Reproduce each line exactly. Skip none.

........

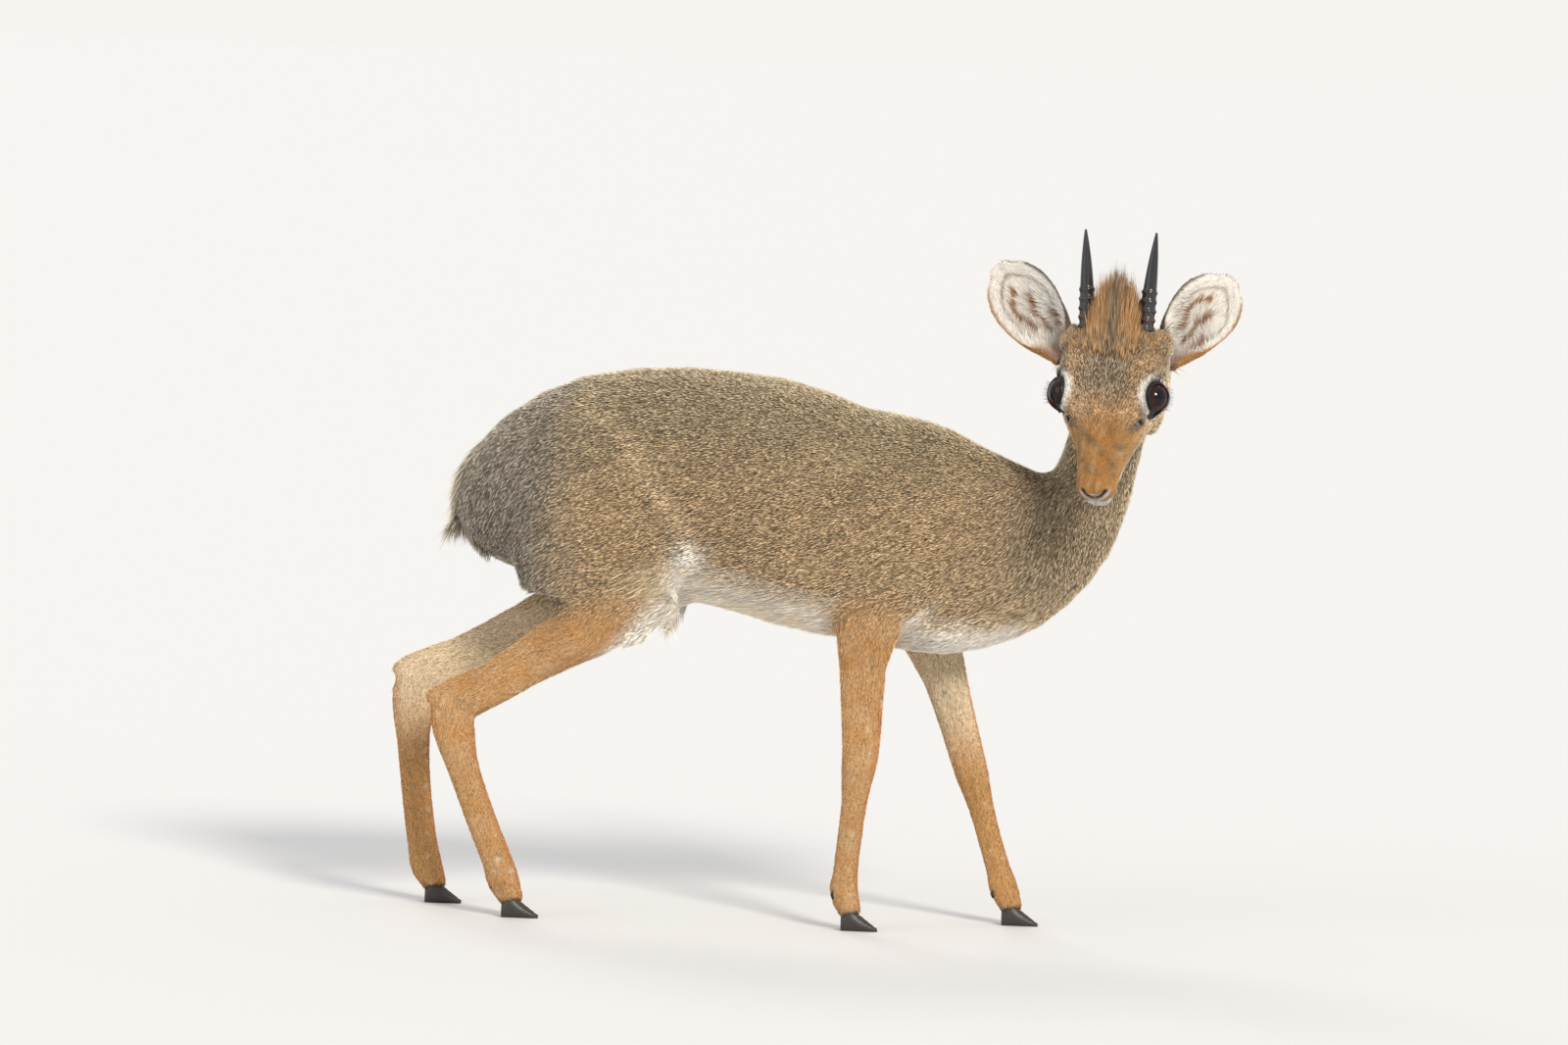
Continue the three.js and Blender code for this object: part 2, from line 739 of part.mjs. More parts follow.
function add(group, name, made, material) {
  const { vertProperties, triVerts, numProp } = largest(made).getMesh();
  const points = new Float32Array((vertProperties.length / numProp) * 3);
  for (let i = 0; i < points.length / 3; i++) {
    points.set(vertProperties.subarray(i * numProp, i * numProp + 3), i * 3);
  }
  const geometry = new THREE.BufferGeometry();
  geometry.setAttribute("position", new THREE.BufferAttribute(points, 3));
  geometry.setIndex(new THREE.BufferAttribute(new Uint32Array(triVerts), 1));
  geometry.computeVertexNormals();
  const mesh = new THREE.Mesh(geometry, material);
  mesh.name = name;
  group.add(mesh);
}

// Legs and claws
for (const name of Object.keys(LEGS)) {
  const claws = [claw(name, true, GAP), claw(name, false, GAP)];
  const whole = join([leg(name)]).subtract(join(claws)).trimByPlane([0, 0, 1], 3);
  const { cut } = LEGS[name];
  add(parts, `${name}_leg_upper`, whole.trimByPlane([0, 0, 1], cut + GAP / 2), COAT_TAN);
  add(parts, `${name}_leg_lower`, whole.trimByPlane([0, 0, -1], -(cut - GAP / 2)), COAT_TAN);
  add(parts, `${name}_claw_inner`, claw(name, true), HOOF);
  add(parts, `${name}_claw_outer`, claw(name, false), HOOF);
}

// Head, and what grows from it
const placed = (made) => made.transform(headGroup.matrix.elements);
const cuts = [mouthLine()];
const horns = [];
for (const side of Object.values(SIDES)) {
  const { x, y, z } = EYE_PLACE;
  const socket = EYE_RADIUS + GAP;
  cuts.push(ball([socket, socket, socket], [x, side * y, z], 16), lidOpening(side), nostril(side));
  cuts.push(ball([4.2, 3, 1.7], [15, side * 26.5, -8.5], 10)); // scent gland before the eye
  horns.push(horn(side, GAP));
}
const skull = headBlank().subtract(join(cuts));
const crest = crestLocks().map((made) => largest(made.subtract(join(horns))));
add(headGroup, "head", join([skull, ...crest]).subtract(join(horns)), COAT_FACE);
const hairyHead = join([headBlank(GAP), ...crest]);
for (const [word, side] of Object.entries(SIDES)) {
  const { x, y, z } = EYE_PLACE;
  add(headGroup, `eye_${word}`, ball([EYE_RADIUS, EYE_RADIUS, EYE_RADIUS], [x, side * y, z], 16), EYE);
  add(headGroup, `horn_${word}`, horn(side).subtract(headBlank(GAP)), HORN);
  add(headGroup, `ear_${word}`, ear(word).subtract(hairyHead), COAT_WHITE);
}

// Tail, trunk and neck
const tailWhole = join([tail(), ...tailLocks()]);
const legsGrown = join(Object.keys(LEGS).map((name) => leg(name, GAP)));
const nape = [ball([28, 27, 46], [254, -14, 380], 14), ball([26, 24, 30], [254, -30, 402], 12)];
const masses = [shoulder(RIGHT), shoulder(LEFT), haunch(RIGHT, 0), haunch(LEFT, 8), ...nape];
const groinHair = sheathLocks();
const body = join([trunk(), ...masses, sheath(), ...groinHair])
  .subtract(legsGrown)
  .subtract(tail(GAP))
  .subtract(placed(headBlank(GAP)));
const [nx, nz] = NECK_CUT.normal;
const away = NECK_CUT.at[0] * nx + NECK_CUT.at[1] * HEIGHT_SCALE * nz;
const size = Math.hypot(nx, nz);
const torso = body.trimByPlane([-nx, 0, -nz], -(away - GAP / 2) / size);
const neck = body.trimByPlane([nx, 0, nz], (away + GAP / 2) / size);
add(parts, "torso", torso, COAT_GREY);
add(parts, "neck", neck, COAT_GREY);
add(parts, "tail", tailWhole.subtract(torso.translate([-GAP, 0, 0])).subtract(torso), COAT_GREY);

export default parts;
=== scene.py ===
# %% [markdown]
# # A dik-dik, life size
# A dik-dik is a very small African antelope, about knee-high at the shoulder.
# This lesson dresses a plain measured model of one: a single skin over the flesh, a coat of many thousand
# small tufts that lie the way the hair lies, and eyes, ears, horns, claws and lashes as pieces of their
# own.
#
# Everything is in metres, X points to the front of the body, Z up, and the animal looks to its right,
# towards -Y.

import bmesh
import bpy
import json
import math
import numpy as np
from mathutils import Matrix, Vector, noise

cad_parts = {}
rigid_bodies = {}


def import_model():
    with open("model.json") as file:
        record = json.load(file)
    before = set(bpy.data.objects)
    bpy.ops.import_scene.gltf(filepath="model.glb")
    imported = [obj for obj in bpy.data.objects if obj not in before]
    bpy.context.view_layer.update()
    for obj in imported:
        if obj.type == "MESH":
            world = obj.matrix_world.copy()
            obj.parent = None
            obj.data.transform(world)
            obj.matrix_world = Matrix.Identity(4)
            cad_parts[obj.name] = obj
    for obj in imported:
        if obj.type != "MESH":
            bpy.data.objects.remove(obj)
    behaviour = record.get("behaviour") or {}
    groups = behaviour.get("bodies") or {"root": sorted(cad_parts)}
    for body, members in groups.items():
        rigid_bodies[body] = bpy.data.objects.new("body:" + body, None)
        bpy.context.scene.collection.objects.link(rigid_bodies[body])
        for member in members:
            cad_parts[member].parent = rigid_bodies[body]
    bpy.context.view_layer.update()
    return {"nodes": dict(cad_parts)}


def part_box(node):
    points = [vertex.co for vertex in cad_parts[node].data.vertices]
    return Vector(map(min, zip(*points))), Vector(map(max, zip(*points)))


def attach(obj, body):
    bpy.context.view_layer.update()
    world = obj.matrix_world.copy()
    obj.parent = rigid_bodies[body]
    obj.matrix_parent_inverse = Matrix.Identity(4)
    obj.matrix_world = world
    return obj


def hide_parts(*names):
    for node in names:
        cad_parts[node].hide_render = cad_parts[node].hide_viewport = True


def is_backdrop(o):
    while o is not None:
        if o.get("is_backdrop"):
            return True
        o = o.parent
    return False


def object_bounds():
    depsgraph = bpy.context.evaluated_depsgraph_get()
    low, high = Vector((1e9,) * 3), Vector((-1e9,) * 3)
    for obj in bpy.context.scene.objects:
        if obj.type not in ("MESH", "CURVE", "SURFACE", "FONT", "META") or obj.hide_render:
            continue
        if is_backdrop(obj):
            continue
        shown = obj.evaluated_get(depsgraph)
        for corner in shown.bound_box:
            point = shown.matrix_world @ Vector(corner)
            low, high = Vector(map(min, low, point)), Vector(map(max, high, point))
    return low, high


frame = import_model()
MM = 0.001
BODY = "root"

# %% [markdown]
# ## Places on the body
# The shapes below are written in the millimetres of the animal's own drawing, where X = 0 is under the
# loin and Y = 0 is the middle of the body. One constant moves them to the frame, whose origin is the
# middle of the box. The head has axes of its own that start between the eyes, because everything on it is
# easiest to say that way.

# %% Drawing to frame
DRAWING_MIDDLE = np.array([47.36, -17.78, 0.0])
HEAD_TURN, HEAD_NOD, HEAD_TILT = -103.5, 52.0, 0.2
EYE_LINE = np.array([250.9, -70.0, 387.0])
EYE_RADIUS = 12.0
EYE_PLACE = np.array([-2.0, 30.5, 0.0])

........

- **Reply to the exercise**:
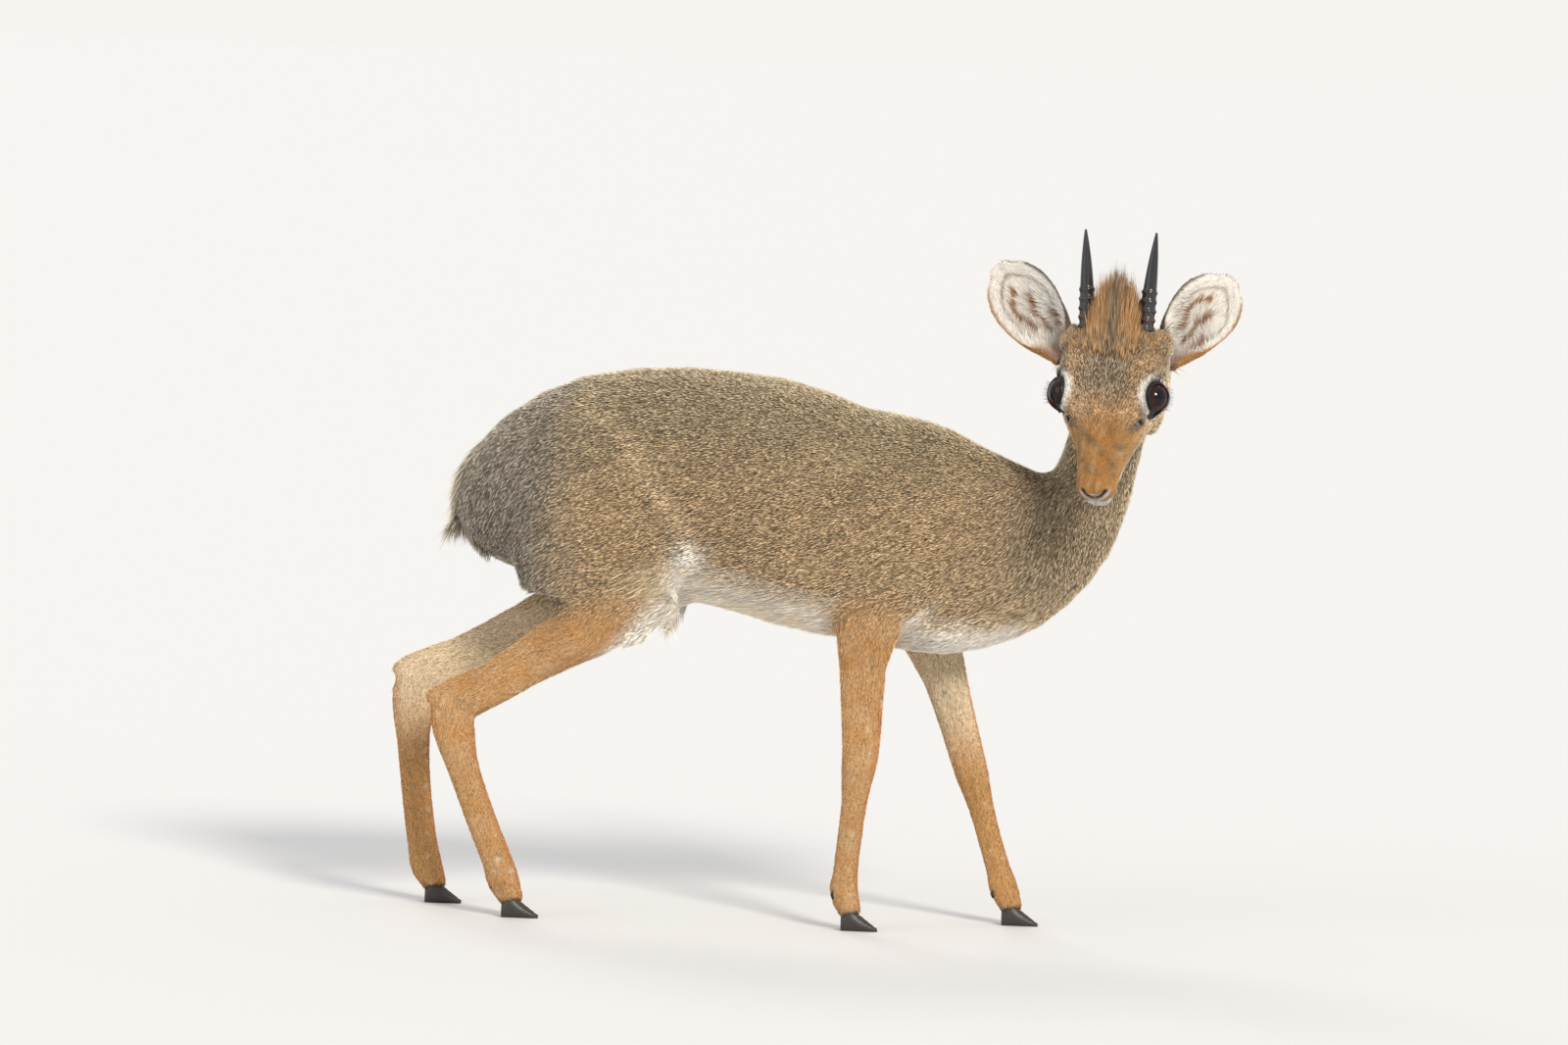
Continue the three.js and Blender code for this object: part 2, from line 739 of part.mjs. More parts follow.
function add(group, name, made, material) {
  const { vertProperties, triVerts, numProp } = largest(made).getMesh();
  const points = new Float32Array((vertProperties.length / numProp) * 3);
  for (let i = 0; i < points.length / 3; i++) {
    points.set(vertProperties.subarray(i * numProp, i * numProp + 3), i * 3);
  }
  const geometry = new THREE.BufferGeometry();
  geometry.setAttribute("position", new THREE.BufferAttribute(points, 3));
  geometry.setIndex(new THREE.BufferAttribute(new Uint32Array(triVerts), 1));
  geometry.computeVertexNormals();
  const mesh = new THREE.Mesh(geometry, material);
  mesh.name = name;
  group.add(mesh);
}

// Legs and claws
for (const name of Object.keys(LEGS)) {
  const claws = [claw(name, true, GAP), claw(name, false, GAP)];
  const whole = join([leg(name)]).subtract(join(claws)).trimByPlane([0, 0, 1], 3);
  const { cut } = LEGS[name];
  add(parts, `${name}_leg_upper`, whole.trimByPlane([0, 0, 1], cut + GAP / 2), COAT_TAN);
  add(parts, `${name}_leg_lower`, whole.trimByPlane([0, 0, -1], -(cut - GAP / 2)), COAT_TAN);
  add(parts, `${name}_claw_inner`, claw(name, true), HOOF);
  add(parts, `${name}_claw_outer`, claw(name, false), HOOF);
}

// Head, and what grows from it
const placed = (made) => made.transform(headGroup.matrix.elements);
const cuts = [mouthLine()];
const horns = [];
for (const side of Object.values(SIDES)) {
  const { x, y, z } = EYE_PLACE;
  const socket = EYE_RADIUS + GAP;
  cuts.push(ball([socket, socket, socket], [x, side * y, z], 16), lidOpening(side), nostril(side));
  cuts.push(ball([4.2, 3, 1.7], [15, side * 26.5, -8.5], 10)); // scent gland before the eye
  horns.push(horn(side, GAP));
}
const skull = headBlank().subtract(join(cuts));
const crest = crestLocks().map((made) => largest(made.subtract(join(horns))));
add(headGroup, "head", join([skull, ...crest]).subtract(join(horns)), COAT_FACE);
const hairyHead = join([headBlank(GAP), ...crest]);
for (const [word, side] of Object.entries(SIDES)) {
  const { x, y, z } = EYE_PLACE;
  add(headGroup, `eye_${word}`, ball([EYE_RADIUS, EYE_RADIUS, EYE_RADIUS], [x, side * y, z], 16), EYE);
  add(headGroup, `horn_${word}`, horn(side).subtract(headBlank(GAP)), HORN);
  add(headGroup, `ear_${word}`, ear(word).subtract(hairyHead), COAT_WHITE);
}

// Tail, trunk and neck
const tailWhole = join([tail(), ...tailLocks()]);
const legsGrown = join(Object.keys(LEGS).map((name) => leg(name, GAP)));
const nape = [ball([28, 27, 46], [254, -14, 380], 14), ball([26, 24, 30], [254, -30, 402], 12)];
const masses = [shoulder(RIGHT), shoulder(LEFT), haunch(RIGHT, 0), haunch(LEFT, 8), ...nape];
const groinHair = sheathLocks();
const body = join([trunk(), ...masses, sheath(), ...groinHair])
  .subtract(legsGrown)
  .subtract(tail(GAP))
  .subtract(placed(headBlank(GAP)));
const [nx, nz] = NECK_CUT.normal;
const away = NECK_CUT.at[0] * nx + NECK_CUT.at[1] * HEIGHT_SCALE * nz;
const size = Math.hypot(nx, nz);
const torso = body.trimByPlane([-nx, 0, -nz], -(away - GAP / 2) / size);
const neck = body.trimByPlane([nx, 0, nz], (away + GAP / 2) / size);
add(parts, "torso", torso, COAT_GREY);
add(parts, "neck", neck, COAT_GREY);
add(parts, "tail", tailWhole.subtract(torso.translate([-GAP, 0, 0])).subtract(torso), COAT_GREY);

export default parts;
=== scene.py ===
# %% [markdown]
# # A dik-dik, life size
# A dik-dik is a very small African antelope, about knee-high at the shoulder.
# This lesson dresses a plain measured model of one: a single skin over the flesh, a coat of many thousand
# small tufts that lie the way the hair lies, and eyes, ears, horns, claws and lashes as pieces of their
# own.
#
# Everything is in metres, X points to the front of the body, Z up, and the animal looks to its right,
# towards -Y.

import bmesh
import bpy
import json
import math
import numpy as np
from mathutils import Matrix, Vector, noise

cad_parts = {}
rigid_bodies = {}


def import_model():
    with open("model.json") as file:
        record = json.load(file)
    before = set(bpy.data.objects)
    bpy.ops.import_scene.gltf(filepath="model.glb")
    imported = [obj for obj in bpy.data.objects if obj not in before]
    bpy.context.view_layer.update()
    for obj in imported:
        if obj.type == "MESH":
            world = obj.matrix_world.copy()
            obj.parent = None
            obj.data.transform(world)
            obj.matrix_world = Matrix.Identity(4)
            cad_parts[obj.name] = obj
    for obj in imported:
        if obj.type != "MESH":
            bpy.data.objects.remove(obj)
    behaviour = record.get("behaviour") or {}
    groups = behaviour.get("bodies") or {"root": sorted(cad_parts)}
    for body, members in groups.items():
        rigid_bodies[body] = bpy.data.objects.new("body:" + body, None)
        bpy.context.scene.collection.objects.link(rigid_bodies[body])
        for member in members:
            cad_parts[member].parent = rigid_bodies[body]
    bpy.context.view_layer.update()
    return {"nodes": dict(cad_parts)}


def part_box(node):
    points = [vertex.co for vertex in cad_parts[node].data.vertices]
    return Vector(map(min, zip(*points))), Vector(map(max, zip(*points)))


def attach(obj, body):
    bpy.context.view_layer.update()
    world = obj.matrix_world.copy()
    obj.parent = rigid_bodies[body]
    obj.matrix_parent_inverse = Matrix.Identity(4)
    obj.matrix_world = world
    return obj


def hide_parts(*names):
    for node in names:
        cad_parts[node].hide_render = cad_parts[node].hide_viewport = True


def is_backdrop(o):
    while o is not None:
        if o.get("is_backdrop"):
            return True
        o = o.parent
    return False


def object_bounds():
    depsgraph = bpy.context.evaluated_depsgraph_get()
    low, high = Vector((1e9,) * 3), Vector((-1e9,) * 3)
    for obj in bpy.context.scene.objects:
        if obj.type not in ("MESH", "CURVE", "SURFACE", "FONT", "META") or obj.hide_render:
            continue
        if is_backdrop(obj):
            continue
        shown = obj.evaluated_get(depsgraph)
        for corner in shown.bound_box:
            point = shown.matrix_world @ Vector(corner)
            low, high = Vector(map(min, low, point)), Vector(map(max, high, point))
    return low, high


frame = import_model()
MM = 0.001
BODY = "root"

# %% [markdown]
# ## Places on the body
# The shapes below are written in the millimetres of the animal's own drawing, where X = 0 is under the
# loin and Y = 0 is the middle of the body. One constant moves them to the frame, whose origin is the
# middle of the box. The head has axes of its own that start between the eyes, because everything on it is
# easiest to say that way.

# %% Drawing to frame
DRAWING_MIDDLE = np.array([47.36, -17.78, 0.0])
HEAD_TURN, HEAD_NOD, HEAD_TILT = -103.5, 52.0, 0.2
EYE_LINE = np.array([250.9, -70.0, 387.0])
EYE_RADIUS = 12.0
EYE_PLACE = np.array([-2.0, 30.5, 0.0])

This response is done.